>>>>>

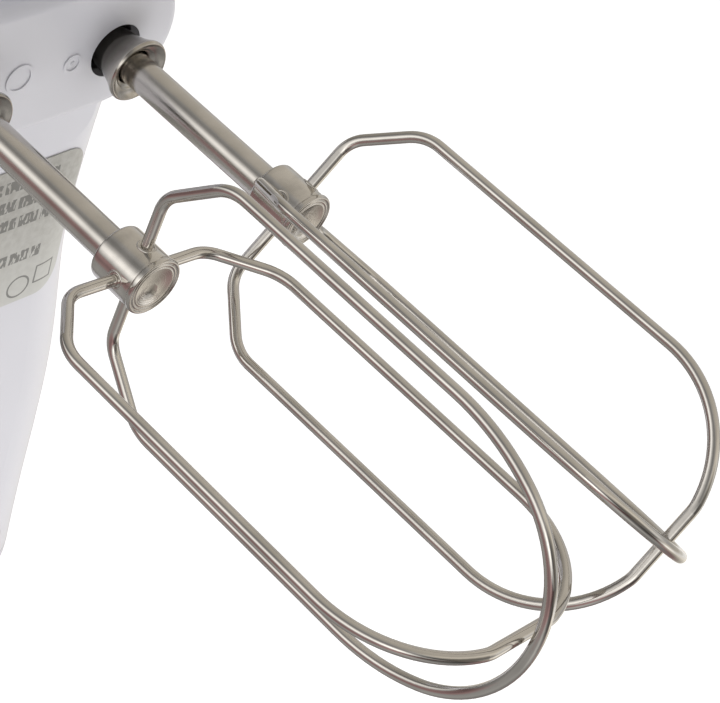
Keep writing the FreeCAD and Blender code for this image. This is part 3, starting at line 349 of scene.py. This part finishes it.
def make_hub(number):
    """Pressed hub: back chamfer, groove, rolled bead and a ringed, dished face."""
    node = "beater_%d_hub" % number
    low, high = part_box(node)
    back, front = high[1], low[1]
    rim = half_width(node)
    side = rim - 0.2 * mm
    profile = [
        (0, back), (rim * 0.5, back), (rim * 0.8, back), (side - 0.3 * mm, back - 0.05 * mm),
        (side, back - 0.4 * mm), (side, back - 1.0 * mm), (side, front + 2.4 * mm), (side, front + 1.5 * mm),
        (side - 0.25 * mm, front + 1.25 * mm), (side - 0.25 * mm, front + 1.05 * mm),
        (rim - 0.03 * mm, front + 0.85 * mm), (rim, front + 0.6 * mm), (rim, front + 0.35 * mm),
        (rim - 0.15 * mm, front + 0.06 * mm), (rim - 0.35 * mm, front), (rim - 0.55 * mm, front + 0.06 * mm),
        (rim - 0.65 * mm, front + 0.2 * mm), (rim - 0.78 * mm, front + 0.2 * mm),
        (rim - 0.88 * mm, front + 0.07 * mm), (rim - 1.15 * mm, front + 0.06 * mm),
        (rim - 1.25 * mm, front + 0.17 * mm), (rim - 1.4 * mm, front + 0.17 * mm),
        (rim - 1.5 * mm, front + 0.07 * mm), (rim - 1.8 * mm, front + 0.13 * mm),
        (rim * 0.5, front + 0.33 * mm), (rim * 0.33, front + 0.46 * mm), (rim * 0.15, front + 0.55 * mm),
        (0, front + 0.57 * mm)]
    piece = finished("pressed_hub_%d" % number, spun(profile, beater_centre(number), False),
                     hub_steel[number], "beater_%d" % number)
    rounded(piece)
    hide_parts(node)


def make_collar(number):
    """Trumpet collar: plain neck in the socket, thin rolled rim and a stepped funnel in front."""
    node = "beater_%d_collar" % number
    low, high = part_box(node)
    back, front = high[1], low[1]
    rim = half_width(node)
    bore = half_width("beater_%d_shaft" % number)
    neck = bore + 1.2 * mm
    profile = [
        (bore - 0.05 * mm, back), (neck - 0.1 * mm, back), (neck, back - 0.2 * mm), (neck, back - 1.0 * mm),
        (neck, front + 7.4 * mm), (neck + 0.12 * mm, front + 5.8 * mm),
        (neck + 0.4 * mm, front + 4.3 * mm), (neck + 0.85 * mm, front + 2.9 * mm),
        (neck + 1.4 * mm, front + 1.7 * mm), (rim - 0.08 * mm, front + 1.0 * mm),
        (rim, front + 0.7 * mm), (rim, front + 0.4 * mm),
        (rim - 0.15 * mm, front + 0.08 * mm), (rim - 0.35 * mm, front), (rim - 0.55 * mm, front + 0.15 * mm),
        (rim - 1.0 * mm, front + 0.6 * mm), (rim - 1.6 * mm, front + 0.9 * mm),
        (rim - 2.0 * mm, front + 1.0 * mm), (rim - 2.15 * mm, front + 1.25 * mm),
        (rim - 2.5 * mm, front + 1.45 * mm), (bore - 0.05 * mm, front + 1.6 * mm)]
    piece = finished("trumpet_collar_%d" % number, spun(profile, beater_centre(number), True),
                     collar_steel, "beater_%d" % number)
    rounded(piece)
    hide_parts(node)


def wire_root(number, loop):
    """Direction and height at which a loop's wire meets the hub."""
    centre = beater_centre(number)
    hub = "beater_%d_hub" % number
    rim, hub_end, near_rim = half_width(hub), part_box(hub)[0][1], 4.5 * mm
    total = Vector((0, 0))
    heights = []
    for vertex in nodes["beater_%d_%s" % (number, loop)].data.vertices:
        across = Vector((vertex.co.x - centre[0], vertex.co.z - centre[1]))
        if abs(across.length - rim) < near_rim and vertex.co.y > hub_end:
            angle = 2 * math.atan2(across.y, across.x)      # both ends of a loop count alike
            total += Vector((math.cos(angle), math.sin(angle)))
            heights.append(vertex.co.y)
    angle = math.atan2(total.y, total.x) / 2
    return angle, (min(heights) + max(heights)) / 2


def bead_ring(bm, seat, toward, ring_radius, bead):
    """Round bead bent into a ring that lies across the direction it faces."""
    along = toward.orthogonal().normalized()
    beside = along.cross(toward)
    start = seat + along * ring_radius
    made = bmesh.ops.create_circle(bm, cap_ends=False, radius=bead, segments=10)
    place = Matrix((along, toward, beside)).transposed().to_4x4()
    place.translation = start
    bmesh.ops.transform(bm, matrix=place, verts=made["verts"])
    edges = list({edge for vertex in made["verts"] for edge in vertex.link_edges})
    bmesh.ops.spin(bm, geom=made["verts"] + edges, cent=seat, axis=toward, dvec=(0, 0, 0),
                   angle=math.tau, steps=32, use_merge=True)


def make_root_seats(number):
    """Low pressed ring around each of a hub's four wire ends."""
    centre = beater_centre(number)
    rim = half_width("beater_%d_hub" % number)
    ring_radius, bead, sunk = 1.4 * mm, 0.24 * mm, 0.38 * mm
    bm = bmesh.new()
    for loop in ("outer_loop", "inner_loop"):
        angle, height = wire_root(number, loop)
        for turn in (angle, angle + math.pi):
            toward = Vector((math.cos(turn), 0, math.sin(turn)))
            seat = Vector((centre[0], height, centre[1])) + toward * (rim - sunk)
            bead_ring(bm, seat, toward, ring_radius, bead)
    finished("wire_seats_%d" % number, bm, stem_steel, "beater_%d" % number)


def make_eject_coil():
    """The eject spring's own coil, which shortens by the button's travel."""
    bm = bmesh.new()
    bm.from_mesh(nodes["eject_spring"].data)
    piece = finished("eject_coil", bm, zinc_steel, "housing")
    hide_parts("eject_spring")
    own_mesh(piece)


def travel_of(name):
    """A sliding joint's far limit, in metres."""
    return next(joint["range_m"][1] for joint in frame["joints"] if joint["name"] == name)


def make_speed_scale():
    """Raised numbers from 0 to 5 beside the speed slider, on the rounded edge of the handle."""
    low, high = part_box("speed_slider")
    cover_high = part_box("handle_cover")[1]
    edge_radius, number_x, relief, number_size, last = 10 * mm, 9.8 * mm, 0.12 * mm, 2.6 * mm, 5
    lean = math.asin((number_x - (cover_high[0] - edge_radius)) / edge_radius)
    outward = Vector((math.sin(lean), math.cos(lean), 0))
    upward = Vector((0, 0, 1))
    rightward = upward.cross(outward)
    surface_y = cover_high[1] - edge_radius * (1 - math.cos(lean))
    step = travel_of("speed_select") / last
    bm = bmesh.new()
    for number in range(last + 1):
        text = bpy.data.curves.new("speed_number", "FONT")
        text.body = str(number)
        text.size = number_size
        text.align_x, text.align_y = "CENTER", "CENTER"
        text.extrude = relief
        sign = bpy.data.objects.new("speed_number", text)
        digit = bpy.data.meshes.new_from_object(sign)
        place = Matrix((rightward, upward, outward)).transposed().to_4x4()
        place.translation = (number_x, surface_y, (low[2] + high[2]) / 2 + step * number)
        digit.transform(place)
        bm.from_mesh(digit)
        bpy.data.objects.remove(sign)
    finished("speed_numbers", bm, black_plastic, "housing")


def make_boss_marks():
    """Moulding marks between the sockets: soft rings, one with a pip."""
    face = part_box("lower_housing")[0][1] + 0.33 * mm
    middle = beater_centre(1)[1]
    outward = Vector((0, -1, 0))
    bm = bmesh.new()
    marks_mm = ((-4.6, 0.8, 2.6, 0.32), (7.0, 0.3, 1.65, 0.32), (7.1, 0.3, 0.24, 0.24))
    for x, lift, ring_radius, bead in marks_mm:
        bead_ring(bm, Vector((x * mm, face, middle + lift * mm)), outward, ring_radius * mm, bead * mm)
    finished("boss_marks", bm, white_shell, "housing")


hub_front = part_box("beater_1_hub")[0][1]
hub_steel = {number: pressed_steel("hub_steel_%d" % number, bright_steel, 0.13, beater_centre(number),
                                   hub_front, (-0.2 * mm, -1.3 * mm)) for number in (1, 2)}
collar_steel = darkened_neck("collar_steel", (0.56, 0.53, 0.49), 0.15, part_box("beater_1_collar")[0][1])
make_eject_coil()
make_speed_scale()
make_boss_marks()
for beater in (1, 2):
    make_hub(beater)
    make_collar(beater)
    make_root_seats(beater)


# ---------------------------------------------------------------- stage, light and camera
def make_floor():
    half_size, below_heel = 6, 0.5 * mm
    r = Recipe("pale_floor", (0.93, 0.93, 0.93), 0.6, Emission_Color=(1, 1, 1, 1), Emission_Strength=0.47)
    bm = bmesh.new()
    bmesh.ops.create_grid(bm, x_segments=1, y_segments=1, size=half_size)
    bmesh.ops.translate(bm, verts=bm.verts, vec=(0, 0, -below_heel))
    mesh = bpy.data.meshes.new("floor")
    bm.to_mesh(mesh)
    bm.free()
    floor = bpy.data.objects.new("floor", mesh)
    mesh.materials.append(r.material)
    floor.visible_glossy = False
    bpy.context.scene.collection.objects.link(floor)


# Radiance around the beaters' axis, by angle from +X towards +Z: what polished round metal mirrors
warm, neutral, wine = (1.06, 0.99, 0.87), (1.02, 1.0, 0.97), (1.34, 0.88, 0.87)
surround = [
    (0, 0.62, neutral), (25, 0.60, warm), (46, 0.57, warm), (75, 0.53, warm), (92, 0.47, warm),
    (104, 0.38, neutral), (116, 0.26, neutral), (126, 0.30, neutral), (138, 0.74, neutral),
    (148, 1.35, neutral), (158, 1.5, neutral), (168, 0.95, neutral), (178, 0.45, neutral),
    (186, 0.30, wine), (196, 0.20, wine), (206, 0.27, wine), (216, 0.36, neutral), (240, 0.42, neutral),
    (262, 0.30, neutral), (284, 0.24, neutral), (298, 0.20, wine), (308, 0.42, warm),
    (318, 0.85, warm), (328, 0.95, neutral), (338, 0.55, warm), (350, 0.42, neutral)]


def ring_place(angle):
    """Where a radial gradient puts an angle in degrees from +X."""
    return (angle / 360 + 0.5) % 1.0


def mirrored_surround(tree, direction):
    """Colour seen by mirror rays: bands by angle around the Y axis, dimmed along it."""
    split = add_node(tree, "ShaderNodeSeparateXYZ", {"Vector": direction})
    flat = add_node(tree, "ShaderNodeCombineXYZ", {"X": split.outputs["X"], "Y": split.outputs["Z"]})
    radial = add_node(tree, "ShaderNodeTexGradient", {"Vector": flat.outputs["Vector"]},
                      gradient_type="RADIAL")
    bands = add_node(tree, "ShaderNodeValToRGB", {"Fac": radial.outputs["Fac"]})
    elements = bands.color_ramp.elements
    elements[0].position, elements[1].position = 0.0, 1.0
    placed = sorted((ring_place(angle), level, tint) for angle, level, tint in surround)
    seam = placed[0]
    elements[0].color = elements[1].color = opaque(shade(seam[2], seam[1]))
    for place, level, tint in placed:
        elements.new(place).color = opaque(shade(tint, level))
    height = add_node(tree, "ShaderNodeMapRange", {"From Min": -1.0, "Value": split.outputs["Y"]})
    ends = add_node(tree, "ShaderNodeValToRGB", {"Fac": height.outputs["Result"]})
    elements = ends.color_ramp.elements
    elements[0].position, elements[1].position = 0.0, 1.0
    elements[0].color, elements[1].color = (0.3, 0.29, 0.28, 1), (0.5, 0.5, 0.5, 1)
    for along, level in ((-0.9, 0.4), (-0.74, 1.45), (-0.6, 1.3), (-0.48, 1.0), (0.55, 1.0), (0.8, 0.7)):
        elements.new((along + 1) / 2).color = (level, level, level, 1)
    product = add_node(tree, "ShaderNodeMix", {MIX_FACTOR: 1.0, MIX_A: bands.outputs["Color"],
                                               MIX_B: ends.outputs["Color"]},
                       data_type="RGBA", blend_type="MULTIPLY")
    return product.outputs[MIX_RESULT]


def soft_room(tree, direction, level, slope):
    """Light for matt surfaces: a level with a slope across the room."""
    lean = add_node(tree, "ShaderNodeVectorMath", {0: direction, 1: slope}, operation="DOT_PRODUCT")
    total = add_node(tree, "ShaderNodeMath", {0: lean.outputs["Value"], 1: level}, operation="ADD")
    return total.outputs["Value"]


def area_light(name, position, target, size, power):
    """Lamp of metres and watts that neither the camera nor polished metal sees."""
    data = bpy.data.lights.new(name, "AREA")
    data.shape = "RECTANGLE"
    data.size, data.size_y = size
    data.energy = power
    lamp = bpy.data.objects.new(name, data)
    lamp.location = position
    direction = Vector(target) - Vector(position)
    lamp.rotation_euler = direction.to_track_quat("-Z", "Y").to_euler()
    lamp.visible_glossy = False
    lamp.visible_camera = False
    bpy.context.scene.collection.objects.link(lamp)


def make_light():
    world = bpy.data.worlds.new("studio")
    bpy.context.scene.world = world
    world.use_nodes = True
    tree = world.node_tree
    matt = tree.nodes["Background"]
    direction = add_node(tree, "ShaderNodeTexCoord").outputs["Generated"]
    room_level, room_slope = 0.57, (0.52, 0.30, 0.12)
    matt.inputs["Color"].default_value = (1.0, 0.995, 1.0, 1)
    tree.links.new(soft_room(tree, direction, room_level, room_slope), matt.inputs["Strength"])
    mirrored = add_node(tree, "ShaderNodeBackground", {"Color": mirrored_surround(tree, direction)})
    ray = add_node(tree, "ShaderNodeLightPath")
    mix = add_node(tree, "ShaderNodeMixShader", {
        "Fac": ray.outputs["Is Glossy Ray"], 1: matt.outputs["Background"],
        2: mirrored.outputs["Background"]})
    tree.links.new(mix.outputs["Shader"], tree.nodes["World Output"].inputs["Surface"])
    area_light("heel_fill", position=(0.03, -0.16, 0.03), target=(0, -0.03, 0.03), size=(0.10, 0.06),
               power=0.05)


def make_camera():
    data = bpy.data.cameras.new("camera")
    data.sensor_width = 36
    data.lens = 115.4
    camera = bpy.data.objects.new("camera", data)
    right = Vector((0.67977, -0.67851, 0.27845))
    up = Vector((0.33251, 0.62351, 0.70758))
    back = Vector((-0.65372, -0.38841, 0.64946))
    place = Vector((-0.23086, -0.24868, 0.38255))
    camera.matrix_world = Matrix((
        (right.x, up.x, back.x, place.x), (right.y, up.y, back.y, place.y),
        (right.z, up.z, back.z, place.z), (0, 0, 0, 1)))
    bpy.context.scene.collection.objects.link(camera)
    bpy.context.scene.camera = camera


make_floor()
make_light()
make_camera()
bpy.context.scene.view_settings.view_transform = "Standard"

<<<<<

**Task description**
Looking at the data above, show all lines where the word "piece" occurs.

**Written answer**
    piece = finished("pressed_hub_%d" % number, spun(profile, beater_centre(number), False),
    rounded(piece)
    piece = finished("trumpet_collar_%d" % number, spun(profile, beater_centre(number), True),
    rounded(piece)
    piece = finished("eject_coil", bm, zinc_steel, "housing")
    own_mesh(piece)